Have many opera stars started their professional lives in Tarzana, California, I wonder?
But rather than Verdi or Puccini, that summer for me was full of experiments with Super 8 cameras and the art of movie making.
I recently had lunch with an old friend from that time, Jeff Wishengrad. He was a year older than I, and would go on to have a long career as an editor. At lunch, we recalled the memorable name of the project we worked on together for that class: The Grape That Ate Connecticut.
It was about a scientist who created a grape that grew to mammoth size and, well… ate Connecticut.
As primitive as it was, Super 8 was an excellent way to enter the world of visual storytelling. Its limitations were many, but its potential for magic was enormous, especially to us young people of the 1960’s.
As you probably know, there was no sound recording capability with Super 8, and a running time per reel of only about 4 minutes, the equivalent of about four Instagram posts.
Editing was cumbersome and largely disappointing, an affair conducted with white cotton gloves, and messy glue or adhesive strips, which would create a transition between shots that stuttered visibly in the final film. It would be like hitting a speed bump with each cut.
The solution to this was to “edit in the camera”, which meant using luck and compromises to have the take begin and end exactly where you wanted it to, before rolling the dice again on the next shot.
As soon as I could save the money, I bought my own camera, a Yashika Super 8. It had a modest zoom lens. That was about it for special features.
I liked to do westerns, because I had the hats, boots and toy guns as well as a rather dry, frontier-looking “backlot” in my backyard.
Myself, my sister Ellen, my neighbor Eldridge and my school friends were the actors, and we would don fake mustaches and cowboy hats, pretend to shoot six guns and roll down the hillside clutching our bullet-drilled chests.
After expending the Super 8 film cartridges, (which cost about the same as a cup of Starbucks coffee today–a serious financial investment for a ten year old boy of 1969) the agony of waiting began. All film had to be developed at a local photo store, where, like a chrysalis, the black plastic cartridge of exposed film would eventually emerge, magically changed into a white plastic reel of color film.
It took two or three days to develop a roll of Super 8 film, days which, for me, were full of dread. Since my camera was not very sophisticated, and my knowledge and understanding of film exposures was non-existent, the chances were excellent that hours spent in creating a masterpiece of western cinema would be rewarded by an utterly black reel of movie film.
Whenever a roll of film returned from the Fotomat store, the first thing I would do was inspect a few feet by hand, holding it up to the light to see if I could spot on the tiny strip some images, any images. If I could, then I was instantly relieved.

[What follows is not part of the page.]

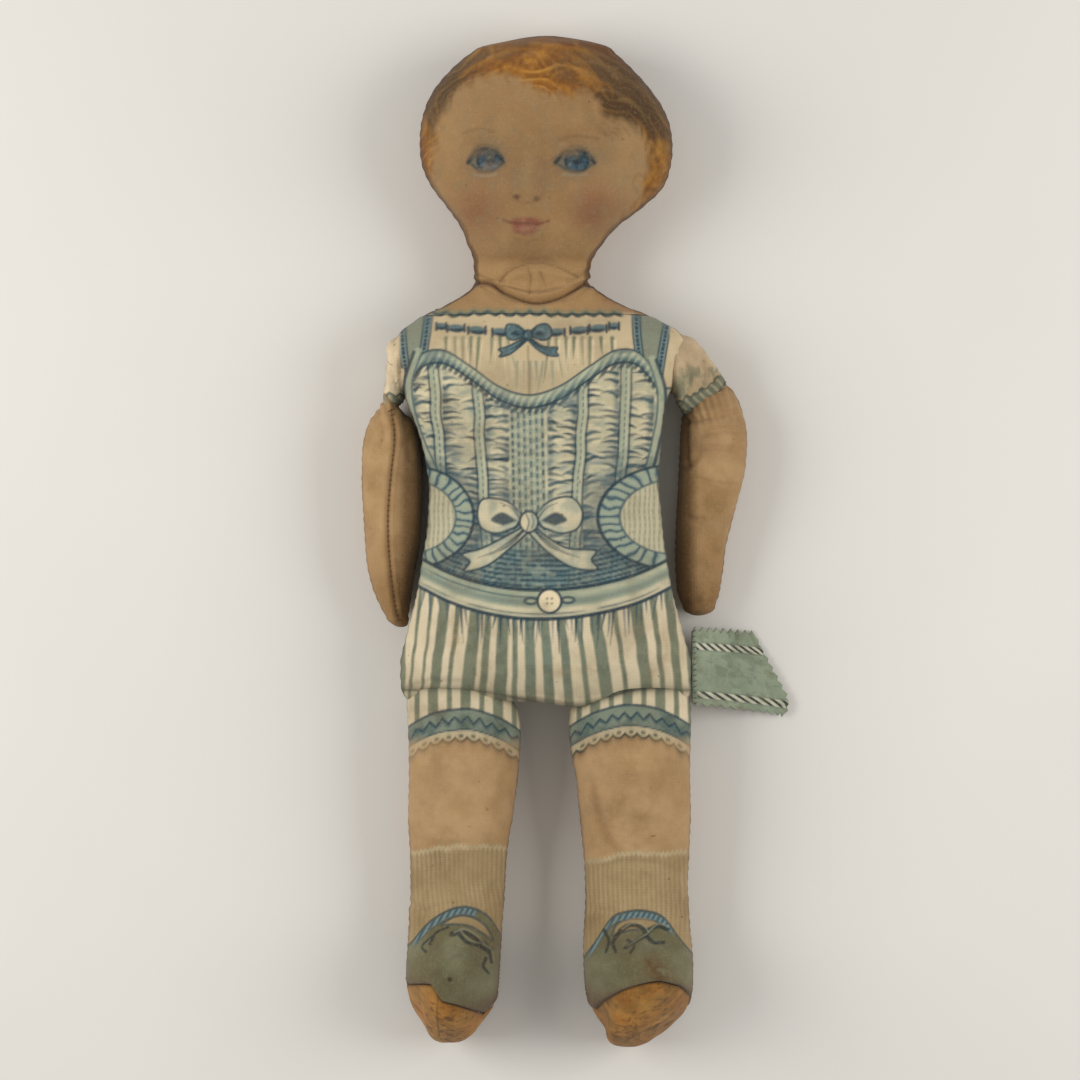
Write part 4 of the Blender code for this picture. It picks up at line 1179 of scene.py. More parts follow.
def strap_print(skin, dye):
    """Shoulder straps with stitched edges."""
    u, v = skin.u, skin.v
    for inner, outer in ((((429, 312), (426, 336), (423, 356)), ((401, 322), (403, 348), (407, 376))),
                         (((636, 312), (637, 336), (640, 360)), ((668, 322), (663, 348), (658, 378)))):
        outline = np.array([*inner, *outer[::-1]], float)
        inside = inside_near(u, v, outline)
        lay(dye, STRAP_GREEN, 0.97 * over(inside, 1.8))
        for line in (inner, outer):
            lay(dye, TEAL_SOFT, 0.9 * pen(u, v, line, 7.5, 1.8))
            lay(dye, TEAL_DARK, 0.9 * pen(u, v, line, 3.0, 1.4) * over(np.sin(v * 1.5) + 0.75, 0.7))
            lay(dye, TEAL_DARK, 0.8 * pen(u, v, [(a + 4, b) for a, b in line], 1.6, 1.2))
            lay(dye, TEAL_DARK, 0.8 * pen(u, v, [(a - 4, b) for a, b in line], 1.6, 1.2))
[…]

To view the finished movie, I would set up my Bell & Howell Super 8 projector in the narrow hallway in our house, (a hallway I still walk thru every day) pointing it at a blank wall some feet down from the bathroom door.
This passage can be made fairly dark by closing several doors that access it, although it leaves very little room for an audience; generally it would be just me and a friend, squatting behind the projector, which made a loud rattling noise, like something out of a David Lynch movie.
The film would roll, and our recent cinematic efforts would spring to life via the wonderful, intoxicating illusion of film.
As crappy as our movies were, we were dealing with the raw elements of storytelling, going along the same track that men and women of the early part of the century had done with their even more cumbersome machines. At least ours were in color, albeit the distinctly “Zapruder palette” of this early home movie-making technology.
I’m eternally grateful for the hours I spent playing with this raw version of filmmaking, and even though I didn’t go on to film school, or shoot or direct proper movies as a grown up, my love of visual story telling has persisted and benefited from these early experiences.
It was easy to embrace the possibilities afforded by YouTube for precisely this reason.
And the power of film and video as a communication tool has only grown more potent. Luckily, today’s kids can shoot with sound, color and editing capabilities that make our Super 8 sagas look like cave paintings illumined by a guttering firelight.
What would my childhood have been like without this period of indulgence and experimentation? The world of opera may never appreciate my sacrifice.
Thank you for reading this, and for being a part of my life.